**Instructions to follow:** Tally the lines below that contain "Blender". The number is the whole answer.

— Start of Supplied material —

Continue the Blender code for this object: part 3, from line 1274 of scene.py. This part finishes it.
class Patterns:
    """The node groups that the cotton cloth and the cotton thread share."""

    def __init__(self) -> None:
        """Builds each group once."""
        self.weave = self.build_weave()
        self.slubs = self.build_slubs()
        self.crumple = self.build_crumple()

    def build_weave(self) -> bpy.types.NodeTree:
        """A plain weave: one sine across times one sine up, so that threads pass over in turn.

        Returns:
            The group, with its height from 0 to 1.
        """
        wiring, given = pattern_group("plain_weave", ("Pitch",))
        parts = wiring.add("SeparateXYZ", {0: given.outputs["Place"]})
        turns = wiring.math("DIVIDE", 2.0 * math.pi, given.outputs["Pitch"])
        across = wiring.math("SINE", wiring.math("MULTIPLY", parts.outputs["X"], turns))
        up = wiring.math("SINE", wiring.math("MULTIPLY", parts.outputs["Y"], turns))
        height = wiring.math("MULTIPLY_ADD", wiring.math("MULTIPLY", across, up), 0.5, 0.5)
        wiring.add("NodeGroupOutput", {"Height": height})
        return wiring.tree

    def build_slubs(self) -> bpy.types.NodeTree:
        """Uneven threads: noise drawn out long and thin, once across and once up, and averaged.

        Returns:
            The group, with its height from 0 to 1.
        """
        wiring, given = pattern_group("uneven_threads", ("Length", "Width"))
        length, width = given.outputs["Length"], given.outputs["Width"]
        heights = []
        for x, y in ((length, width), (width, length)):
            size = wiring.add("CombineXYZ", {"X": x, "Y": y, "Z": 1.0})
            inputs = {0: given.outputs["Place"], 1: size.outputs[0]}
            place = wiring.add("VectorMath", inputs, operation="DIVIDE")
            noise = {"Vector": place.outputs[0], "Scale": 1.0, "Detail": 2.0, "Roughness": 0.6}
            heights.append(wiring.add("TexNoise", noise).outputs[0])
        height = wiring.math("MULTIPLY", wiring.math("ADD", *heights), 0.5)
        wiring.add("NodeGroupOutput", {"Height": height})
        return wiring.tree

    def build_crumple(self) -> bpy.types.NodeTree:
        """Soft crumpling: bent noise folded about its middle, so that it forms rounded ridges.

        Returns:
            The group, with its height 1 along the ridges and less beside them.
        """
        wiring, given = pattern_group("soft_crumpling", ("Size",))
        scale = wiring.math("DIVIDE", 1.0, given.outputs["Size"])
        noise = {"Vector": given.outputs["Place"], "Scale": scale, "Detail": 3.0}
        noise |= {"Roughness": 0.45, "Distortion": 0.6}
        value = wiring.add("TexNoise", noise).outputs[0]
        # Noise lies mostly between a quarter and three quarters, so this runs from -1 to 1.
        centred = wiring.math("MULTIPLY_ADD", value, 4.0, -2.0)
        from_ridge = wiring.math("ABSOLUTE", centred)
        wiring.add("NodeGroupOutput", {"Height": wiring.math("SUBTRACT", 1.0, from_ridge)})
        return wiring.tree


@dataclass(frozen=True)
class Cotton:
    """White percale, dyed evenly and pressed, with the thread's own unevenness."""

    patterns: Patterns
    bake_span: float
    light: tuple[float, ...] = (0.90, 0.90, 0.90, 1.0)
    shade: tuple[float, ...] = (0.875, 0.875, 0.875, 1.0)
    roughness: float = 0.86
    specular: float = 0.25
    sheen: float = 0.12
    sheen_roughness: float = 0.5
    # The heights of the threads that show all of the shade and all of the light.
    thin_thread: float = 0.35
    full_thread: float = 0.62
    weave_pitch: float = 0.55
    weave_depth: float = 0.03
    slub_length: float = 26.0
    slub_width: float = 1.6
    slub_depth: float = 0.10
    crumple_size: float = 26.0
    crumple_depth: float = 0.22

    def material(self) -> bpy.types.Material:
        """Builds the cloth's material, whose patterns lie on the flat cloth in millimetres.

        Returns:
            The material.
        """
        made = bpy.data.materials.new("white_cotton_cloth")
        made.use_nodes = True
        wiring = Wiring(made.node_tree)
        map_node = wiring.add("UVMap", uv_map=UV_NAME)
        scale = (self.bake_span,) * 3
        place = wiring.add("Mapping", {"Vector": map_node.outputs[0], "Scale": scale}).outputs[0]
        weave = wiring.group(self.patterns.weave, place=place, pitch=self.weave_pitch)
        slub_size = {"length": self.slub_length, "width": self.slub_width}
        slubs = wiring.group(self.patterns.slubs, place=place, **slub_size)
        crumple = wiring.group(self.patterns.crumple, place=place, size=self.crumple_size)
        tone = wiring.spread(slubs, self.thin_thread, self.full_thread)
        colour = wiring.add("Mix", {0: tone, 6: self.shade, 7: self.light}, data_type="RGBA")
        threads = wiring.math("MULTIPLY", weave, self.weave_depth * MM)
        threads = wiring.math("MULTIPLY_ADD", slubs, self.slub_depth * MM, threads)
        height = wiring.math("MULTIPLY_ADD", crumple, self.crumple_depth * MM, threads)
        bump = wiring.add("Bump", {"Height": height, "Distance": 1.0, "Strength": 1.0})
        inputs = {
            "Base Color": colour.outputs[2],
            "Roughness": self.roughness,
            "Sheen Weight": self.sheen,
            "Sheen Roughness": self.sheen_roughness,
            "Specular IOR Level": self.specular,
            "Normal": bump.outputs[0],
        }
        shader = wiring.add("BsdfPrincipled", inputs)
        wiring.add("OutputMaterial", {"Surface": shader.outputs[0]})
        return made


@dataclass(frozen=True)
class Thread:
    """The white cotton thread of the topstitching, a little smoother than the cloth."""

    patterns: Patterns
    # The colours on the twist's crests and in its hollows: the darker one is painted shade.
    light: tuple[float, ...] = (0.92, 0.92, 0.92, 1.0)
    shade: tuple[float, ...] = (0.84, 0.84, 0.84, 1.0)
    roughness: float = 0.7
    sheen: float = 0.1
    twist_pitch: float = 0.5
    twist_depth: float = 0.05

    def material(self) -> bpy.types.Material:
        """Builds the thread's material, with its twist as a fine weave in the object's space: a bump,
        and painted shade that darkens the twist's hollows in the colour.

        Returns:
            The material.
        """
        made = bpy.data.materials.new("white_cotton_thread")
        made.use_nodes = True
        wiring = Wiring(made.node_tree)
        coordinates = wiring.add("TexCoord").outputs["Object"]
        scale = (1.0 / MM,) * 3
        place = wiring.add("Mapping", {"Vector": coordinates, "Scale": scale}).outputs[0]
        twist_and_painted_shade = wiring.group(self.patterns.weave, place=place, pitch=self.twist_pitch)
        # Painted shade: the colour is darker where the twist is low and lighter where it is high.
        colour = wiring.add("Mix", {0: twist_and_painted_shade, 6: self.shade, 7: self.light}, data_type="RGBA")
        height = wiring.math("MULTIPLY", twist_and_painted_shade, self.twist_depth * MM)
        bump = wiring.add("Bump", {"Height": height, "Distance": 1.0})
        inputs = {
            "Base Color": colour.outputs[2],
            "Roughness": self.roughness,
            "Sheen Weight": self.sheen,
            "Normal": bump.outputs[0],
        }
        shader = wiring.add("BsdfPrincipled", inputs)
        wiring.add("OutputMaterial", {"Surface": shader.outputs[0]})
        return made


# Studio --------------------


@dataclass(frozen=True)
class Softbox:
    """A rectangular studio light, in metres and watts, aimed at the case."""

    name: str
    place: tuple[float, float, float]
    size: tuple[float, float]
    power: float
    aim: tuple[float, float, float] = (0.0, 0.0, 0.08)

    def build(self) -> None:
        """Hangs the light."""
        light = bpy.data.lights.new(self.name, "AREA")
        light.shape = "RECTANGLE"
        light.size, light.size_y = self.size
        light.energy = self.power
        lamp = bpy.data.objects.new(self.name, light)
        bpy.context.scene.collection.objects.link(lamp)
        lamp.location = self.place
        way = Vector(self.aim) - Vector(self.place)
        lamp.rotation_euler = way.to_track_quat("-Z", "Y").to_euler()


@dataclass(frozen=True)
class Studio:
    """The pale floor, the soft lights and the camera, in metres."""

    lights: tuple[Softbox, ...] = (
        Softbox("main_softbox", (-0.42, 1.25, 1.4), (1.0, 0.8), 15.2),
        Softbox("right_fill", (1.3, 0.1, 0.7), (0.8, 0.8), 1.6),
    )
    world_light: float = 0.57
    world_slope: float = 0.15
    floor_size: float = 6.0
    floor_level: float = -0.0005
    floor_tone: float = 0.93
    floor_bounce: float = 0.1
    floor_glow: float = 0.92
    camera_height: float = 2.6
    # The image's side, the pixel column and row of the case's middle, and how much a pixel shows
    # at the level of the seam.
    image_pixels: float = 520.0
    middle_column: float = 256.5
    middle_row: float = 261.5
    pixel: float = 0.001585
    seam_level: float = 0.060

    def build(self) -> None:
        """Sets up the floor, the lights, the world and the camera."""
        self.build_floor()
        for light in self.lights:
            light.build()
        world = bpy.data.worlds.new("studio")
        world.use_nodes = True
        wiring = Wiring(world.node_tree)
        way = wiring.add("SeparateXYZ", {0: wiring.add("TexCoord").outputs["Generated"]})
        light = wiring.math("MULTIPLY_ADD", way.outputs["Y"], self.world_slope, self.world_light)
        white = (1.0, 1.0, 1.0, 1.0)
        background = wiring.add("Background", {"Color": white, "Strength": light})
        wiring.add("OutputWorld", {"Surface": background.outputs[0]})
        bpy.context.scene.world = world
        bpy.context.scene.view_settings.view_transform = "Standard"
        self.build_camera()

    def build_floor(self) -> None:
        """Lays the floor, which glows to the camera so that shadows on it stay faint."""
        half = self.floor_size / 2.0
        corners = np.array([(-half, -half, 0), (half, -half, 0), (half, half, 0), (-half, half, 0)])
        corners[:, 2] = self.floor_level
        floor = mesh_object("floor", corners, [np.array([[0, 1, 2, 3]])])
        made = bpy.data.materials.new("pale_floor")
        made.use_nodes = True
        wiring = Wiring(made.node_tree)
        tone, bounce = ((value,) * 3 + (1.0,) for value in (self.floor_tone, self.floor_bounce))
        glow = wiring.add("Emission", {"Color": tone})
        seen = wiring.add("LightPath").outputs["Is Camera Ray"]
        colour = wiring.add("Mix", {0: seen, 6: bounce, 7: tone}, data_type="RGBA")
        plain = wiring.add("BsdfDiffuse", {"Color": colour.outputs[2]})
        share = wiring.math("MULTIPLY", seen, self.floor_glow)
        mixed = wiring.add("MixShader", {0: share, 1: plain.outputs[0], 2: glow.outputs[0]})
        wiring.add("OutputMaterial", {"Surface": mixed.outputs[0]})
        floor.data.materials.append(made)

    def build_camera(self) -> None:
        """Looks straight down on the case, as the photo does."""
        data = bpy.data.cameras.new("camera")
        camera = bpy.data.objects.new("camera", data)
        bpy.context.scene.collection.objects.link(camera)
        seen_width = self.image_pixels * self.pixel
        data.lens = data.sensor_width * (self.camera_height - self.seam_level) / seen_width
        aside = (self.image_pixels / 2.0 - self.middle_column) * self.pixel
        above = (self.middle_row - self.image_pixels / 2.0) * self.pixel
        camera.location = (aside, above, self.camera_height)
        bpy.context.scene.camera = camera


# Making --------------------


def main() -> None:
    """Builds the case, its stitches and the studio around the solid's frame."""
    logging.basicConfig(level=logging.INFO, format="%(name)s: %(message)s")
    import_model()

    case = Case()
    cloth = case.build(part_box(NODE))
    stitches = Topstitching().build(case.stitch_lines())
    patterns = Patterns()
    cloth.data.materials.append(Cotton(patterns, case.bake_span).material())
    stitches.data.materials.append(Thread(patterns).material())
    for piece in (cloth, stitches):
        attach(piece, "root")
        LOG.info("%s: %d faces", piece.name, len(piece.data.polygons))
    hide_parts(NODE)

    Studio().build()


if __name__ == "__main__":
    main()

— End of Supplied material —
— Start of Supplied material —

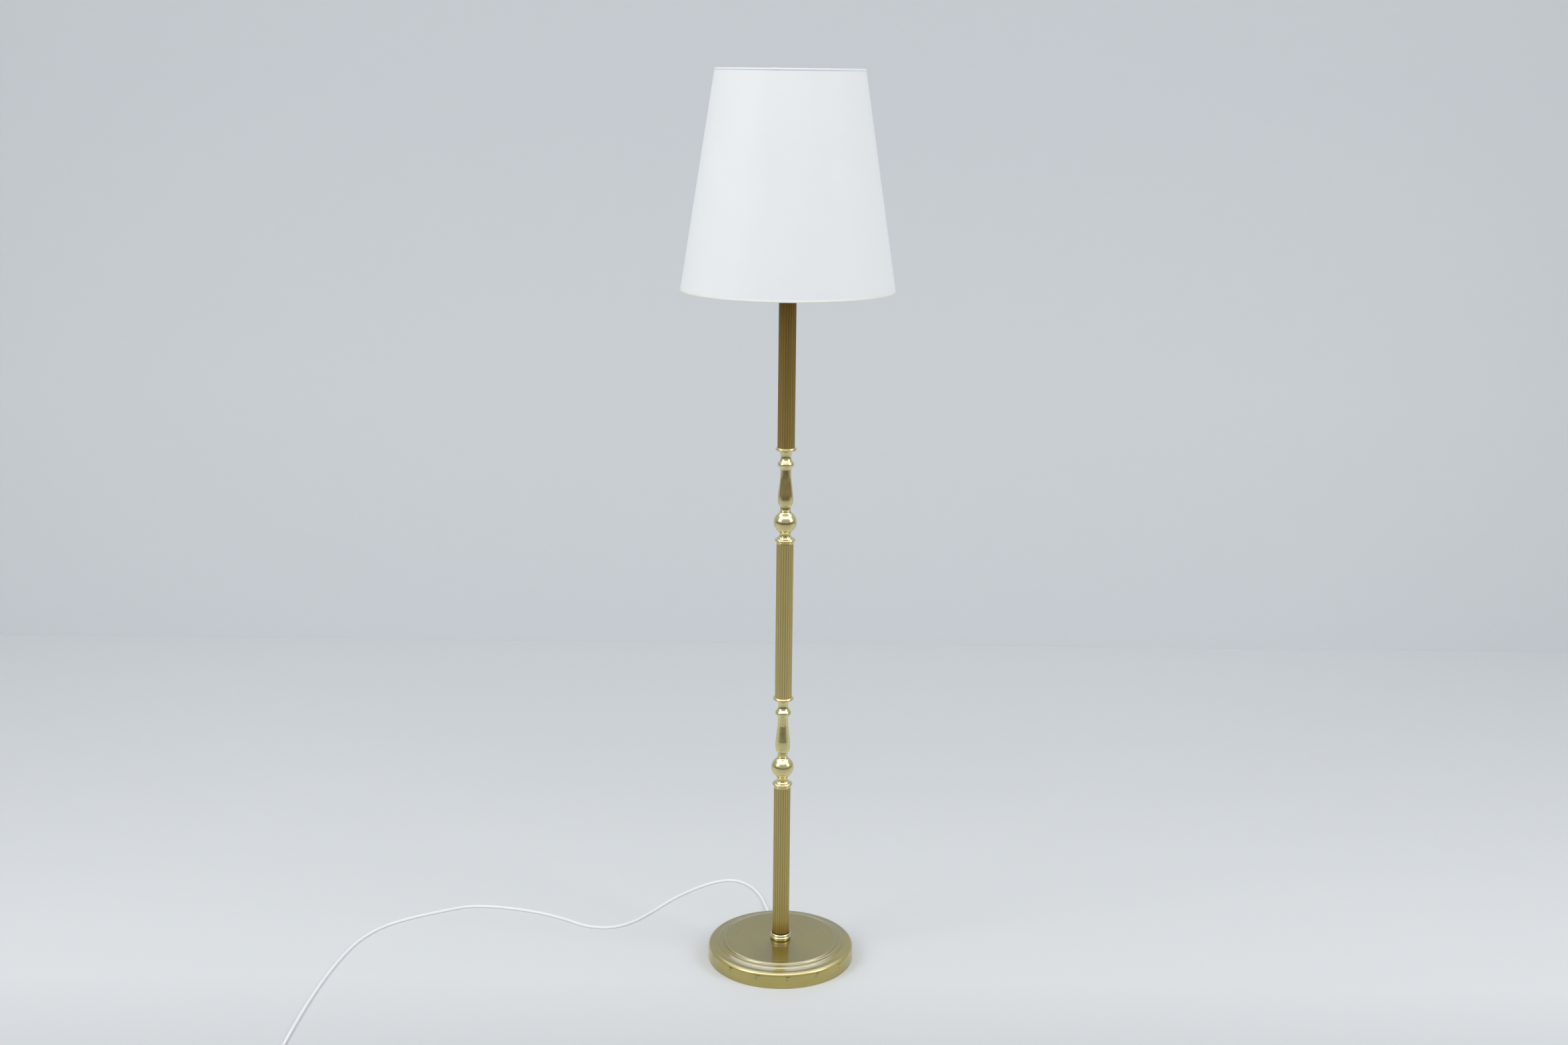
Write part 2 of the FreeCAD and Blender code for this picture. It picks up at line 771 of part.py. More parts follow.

— End of Supplied material —

**Exercise output:** 2